Abstract

In the mid-1970s, the press and popular culture represented the era’s craze for citizens band (CB) radio, a simple two-way radio communications device, as limited to white Americans. In fact, CB radio had thrived in African American communities since the early 1960s. But African Americans used CB in a different manner and for different purposes than their white counterparts. This article argues that black CB use developed in response to the racial politics of the postwar period concerning meaningful desegregation and full citizenship.

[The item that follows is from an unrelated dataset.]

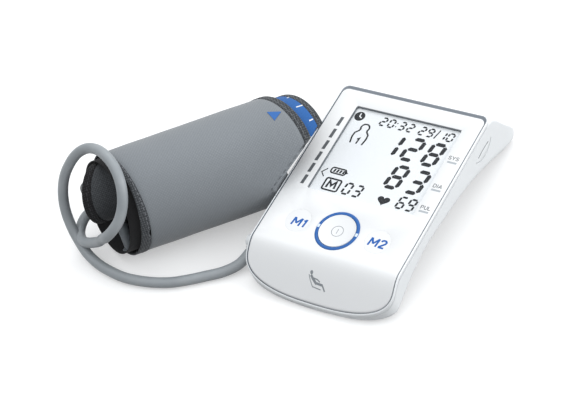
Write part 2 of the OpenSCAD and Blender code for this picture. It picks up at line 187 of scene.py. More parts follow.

The emergence of a distinct black CB culture by the 1970s epitomizes how black use of CB, as a form of “audiomobility,” circumvented white prohibitions against black mobility and audibility, denied white assumptions of technical and verbal superiority, as well as internal black class politics about “sounding black.” From these origins, as an audiomobility network counteracting racism directly and indirectly, black CB evolved into an intra-racial competitive arena, a technocultural practice suited only to the audibly toughest competitors. Black CB’s historical significance rests in its functioning as a nexus for, and challenge to, various histories: of the politics of black speech and oral culture; of the role of radio programming in the creation of black cultural identity; of race and technology. Through research in newspapers and periodicals, interviews with participants, and close listening to recordings, I argue that black CBers built on an already existing black aural public sphere and adapted CB technology to combine with that aural-oral sphere to create a technologically-mediated community based on perceived audible racial identity.